====== Data provided

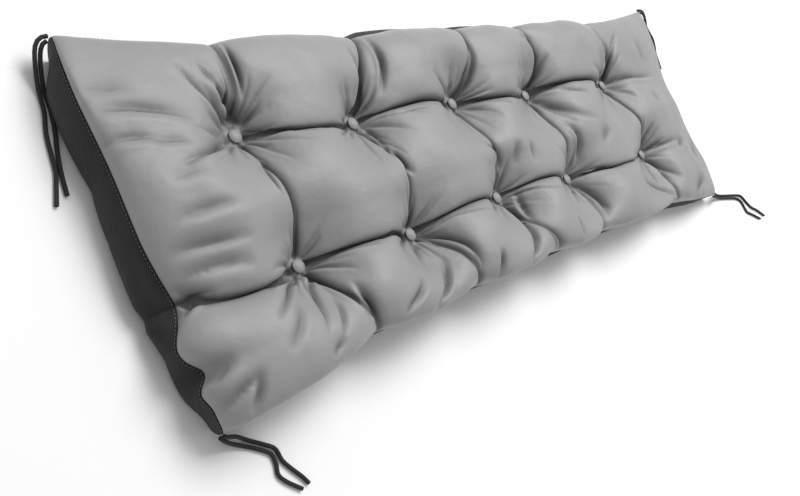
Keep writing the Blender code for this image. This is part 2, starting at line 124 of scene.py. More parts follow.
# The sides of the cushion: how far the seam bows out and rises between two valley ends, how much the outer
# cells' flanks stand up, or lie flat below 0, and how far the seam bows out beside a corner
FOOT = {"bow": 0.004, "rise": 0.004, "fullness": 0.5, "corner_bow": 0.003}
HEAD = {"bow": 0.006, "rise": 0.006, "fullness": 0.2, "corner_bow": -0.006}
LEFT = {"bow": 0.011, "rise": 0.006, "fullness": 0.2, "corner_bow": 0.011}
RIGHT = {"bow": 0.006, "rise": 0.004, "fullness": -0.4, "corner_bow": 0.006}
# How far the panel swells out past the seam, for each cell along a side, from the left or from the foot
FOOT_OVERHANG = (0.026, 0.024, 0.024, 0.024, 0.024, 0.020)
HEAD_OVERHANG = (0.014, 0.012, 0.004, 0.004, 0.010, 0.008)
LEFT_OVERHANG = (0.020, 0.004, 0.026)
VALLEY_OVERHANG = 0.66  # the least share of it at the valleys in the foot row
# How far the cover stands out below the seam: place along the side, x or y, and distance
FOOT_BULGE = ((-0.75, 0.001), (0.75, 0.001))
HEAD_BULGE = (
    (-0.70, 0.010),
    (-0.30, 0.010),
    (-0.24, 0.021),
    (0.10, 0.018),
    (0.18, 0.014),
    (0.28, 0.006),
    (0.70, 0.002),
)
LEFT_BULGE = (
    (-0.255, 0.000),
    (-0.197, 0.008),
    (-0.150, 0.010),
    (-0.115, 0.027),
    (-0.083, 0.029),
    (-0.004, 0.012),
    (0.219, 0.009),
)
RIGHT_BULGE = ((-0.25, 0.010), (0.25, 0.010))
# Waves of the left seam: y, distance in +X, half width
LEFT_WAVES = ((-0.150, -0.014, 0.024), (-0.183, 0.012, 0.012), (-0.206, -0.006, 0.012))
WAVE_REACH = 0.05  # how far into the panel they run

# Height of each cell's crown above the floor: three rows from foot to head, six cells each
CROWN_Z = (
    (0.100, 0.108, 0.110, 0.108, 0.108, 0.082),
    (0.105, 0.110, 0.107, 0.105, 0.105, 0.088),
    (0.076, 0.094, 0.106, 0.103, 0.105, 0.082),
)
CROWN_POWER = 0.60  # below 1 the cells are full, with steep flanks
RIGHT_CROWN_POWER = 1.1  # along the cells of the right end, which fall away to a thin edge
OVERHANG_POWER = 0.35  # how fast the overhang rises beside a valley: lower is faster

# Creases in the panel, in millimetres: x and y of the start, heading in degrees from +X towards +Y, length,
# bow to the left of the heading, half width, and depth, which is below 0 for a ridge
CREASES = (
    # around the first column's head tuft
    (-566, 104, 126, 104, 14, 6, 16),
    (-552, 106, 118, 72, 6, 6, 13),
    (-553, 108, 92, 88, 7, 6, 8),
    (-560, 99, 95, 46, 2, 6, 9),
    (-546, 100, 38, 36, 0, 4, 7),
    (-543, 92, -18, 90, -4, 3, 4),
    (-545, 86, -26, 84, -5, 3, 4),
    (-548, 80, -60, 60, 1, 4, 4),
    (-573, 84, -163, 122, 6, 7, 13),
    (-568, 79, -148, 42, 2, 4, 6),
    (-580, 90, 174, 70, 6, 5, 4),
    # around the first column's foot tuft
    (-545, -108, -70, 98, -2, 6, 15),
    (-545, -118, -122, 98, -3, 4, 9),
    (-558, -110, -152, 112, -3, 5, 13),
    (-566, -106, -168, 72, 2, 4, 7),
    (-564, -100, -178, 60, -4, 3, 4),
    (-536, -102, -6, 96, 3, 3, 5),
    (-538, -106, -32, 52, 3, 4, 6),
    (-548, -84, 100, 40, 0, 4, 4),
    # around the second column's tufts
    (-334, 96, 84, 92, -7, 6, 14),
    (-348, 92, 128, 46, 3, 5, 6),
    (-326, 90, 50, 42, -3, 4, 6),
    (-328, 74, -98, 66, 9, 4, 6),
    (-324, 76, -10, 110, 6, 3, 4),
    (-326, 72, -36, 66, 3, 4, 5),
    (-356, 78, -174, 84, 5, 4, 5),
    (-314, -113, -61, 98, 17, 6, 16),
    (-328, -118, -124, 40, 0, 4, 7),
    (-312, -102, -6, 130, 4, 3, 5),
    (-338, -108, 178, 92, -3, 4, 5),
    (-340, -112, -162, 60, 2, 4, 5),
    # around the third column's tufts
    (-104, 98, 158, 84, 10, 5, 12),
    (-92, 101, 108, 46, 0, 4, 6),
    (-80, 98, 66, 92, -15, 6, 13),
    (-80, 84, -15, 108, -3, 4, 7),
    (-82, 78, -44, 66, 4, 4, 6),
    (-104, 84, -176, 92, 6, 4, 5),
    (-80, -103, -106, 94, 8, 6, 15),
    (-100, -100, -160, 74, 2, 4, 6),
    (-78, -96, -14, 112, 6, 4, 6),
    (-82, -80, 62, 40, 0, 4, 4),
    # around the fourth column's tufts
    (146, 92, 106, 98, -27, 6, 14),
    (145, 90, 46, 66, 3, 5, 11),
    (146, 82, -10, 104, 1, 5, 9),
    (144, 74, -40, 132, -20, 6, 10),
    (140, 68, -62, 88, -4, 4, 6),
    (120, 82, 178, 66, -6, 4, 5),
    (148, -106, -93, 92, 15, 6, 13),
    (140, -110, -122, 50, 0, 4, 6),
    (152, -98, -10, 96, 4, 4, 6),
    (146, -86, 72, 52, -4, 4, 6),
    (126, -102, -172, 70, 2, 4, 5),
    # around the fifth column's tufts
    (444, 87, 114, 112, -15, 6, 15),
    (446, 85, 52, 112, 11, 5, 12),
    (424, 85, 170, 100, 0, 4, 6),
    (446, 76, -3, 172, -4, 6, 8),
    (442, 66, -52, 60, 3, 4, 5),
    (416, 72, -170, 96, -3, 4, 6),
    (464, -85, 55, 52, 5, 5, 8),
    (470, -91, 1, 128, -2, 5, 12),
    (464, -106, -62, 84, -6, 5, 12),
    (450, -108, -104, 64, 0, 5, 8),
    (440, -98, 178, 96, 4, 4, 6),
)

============

What the task asks: Every line above should be written out again exactly as it stands.

Output for this exercise:
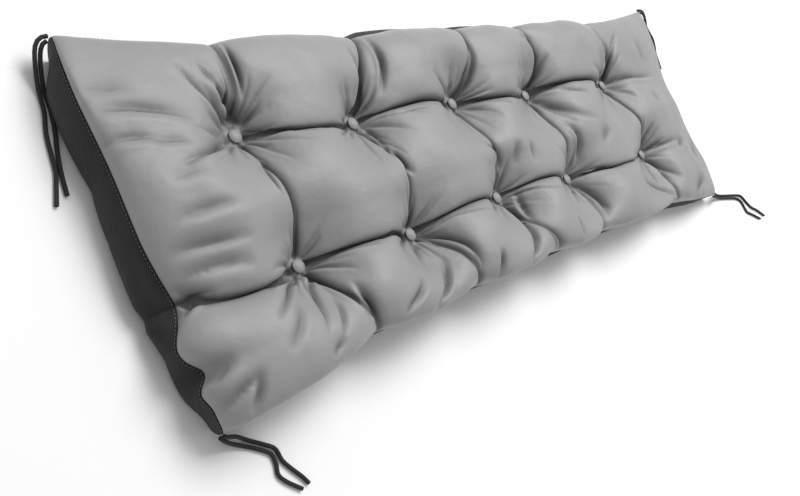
Keep writing the Blender code for this image. This is part 2, starting at line 124 of scene.py. More parts follow.
# The sides of the cushion: how far the seam bows out and rises between two valley ends, how much the outer
# cells' flanks stand up, or lie flat below 0, and how far the seam bows out beside a corner
FOOT = {"bow": 0.004, "rise": 0.004, "fullness": 0.5, "corner_bow": 0.003}
HEAD = {"bow": 0.006, "rise": 0.006, "fullness": 0.2, "corner_bow": -0.006}
LEFT = {"bow": 0.011, "rise": 0.006, "fullness": 0.2, "corner_bow": 0.011}
RIGHT = {"bow": 0.006, "rise": 0.004, "fullness": -0.4, "corner_bow": 0.006}
# How far the panel swells out past the seam, for each cell along a side, from the left or from the foot
FOOT_OVERHANG = (0.026, 0.024, 0.024, 0.024, 0.024, 0.020)
HEAD_OVERHANG = (0.014, 0.012, 0.004, 0.004, 0.010, 0.008)
LEFT_OVERHANG = (0.020, 0.004, 0.026)
VALLEY_OVERHANG = 0.66  # the least share of it at the valleys in the foot row
# How far the cover stands out below the seam: place along the side, x or y, and distance
FOOT_BULGE = ((-0.75, 0.001), (0.75, 0.001))
HEAD_BULGE = (
    (-0.70, 0.010),
    (-0.30, 0.010),
    (-0.24, 0.021),
    (0.10, 0.018),
    (0.18, 0.014),
    (0.28, 0.006),
    (0.70, 0.002),
)
LEFT_BULGE = (
    (-0.255, 0.000),
    (-0.197, 0.008),
    (-0.150, 0.010),
    (-0.115, 0.027),
    (-0.083, 0.029),
    (-0.004, 0.012),
    (0.219, 0.009),
)
RIGHT_BULGE = ((-0.25, 0.010), (0.25, 0.010))
# Waves of the left seam: y, distance in +X, half width
LEFT_WAVES = ((-0.150, -0.014, 0.024), (-0.183, 0.012, 0.012), (-0.206, -0.006, 0.012))
WAVE_REACH = 0.05  # how far into the panel they run

# Height of each cell's crown above the floor: three rows from foot to head, six cells each
CROWN_Z = (
    (0.100, 0.108, 0.110, 0.108, 0.108, 0.082),
    (0.105, 0.110, 0.107, 0.105, 0.105, 0.088),
    (0.076, 0.094, 0.106, 0.103, 0.105, 0.082),
)
CROWN_POWER = 0.60  # below 1 the cells are full, with steep flanks
RIGHT_CROWN_POWER = 1.1  # along the cells of the right end, which fall away to a thin edge
OVERHANG_POWER = 0.35  # how fast the overhang rises beside a valley: lower is faster

# Creases in the panel, in millimetres: x and y of the start, heading in degrees from +X towards +Y, length,
# bow to the left of the heading, half width, and depth, which is below 0 for a ridge
CREASES = (
    # around the first column's head tuft
    (-566, 104, 126, 104, 14, 6, 16),
    (-552, 106, 118, 72, 6, 6, 13),
    (-553, 108, 92, 88, 7, 6, 8),
    (-560, 99, 95, 46, 2, 6, 9),
    (-546, 100, 38, 36, 0, 4, 7),
    (-543, 92, -18, 90, -4, 3, 4),
    (-545, 86, -26, 84, -5, 3, 4),
    (-548, 80, -60, 60, 1, 4, 4),
    (-573, 84, -163, 122, 6, 7, 13),
    (-568, 79, -148, 42, 2, 4, 6),
    (-580, 90, 174, 70, 6, 5, 4),
    # around the first column's foot tuft
    (-545, -108, -70, 98, -2, 6, 15),
    (-545, -118, -122, 98, -3, 4, 9),
    (-558, -110, -152, 112, -3, 5, 13),
    (-566, -106, -168, 72, 2, 4, 7),
    (-564, -100, -178, 60, -4, 3, 4),
    (-536, -102, -6, 96, 3, 3, 5),
    (-538, -106, -32, 52, 3, 4, 6),
    (-548, -84, 100, 40, 0, 4, 4),
    # around the second column's tufts
    (-334, 96, 84, 92, -7, 6, 14),
    (-348, 92, 128, 46, 3, 5, 6),
    (-326, 90, 50, 42, -3, 4, 6),
    (-328, 74, -98, 66, 9, 4, 6),
    (-324, 76, -10, 110, 6, 3, 4),
    (-326, 72, -36, 66, 3, 4, 5),
    (-356, 78, -174, 84, 5, 4, 5),
    (-314, -113, -61, 98, 17, 6, 16),
    (-328, -118, -124, 40, 0, 4, 7),
    (-312, -102, -6, 130, 4, 3, 5),
    (-338, -108, 178, 92, -3, 4, 5),
    (-340, -112, -162, 60, 2, 4, 5),
    # around the third column's tufts
    (-104, 98, 158, 84, 10, 5, 12),
    (-92, 101, 108, 46, 0, 4, 6),
    (-80, 98, 66, 92, -15, 6, 13),
    (-80, 84, -15, 108, -3, 4, 7),
    (-82, 78, -44, 66, 4, 4, 6),
    (-104, 84, -176, 92, 6, 4, 5),
    (-80, -103, -106, 94, 8, 6, 15),
    (-100, -100, -160, 74, 2, 4, 6),
    (-78, -96, -14, 112, 6, 4, 6),
    (-82, -80, 62, 40, 0, 4, 4),
    # around the fourth column's tufts
    (146, 92, 106, 98, -27, 6, 14),
    (145, 90, 46, 66, 3, 5, 11),
    (146, 82, -10, 104, 1, 5, 9),
    (144, 74, -40, 132, -20, 6, 10),
    (140, 68, -62, 88, -4, 4, 6),
    (120, 82, 178, 66, -6, 4, 5),
    (148, -106, -93, 92, 15, 6, 13),
    (140, -110, -122, 50, 0, 4, 6),
    (152, -98, -10, 96, 4, 4, 6),
    (146, -86, 72, 52, -4, 4, 6),
    (126, -102, -172, 70, 2, 4, 5),
    # around the fifth column's tufts
    (444, 87, 114, 112, -15, 6, 15),
    (446, 85, 52, 112, 11, 5, 12),
    (424, 85, 170, 100, 0, 4, 6),
    (446, 76, -3, 172, -4, 6, 8),
    (442, 66, -52, 60, 3, 4, 5),
    (416, 72, -170, 96, -3, 4, 6),
    (464, -85, 55, 52, 5, 5, 8),
    (470, -91, 1, 128, -2, 5, 12),
    (464, -106, -62, 84, -6, 5, 12),
    (450, -108, -104, 64, 0, 5, 8),
    (440, -98, 178, 96, 4, 4, 6),
)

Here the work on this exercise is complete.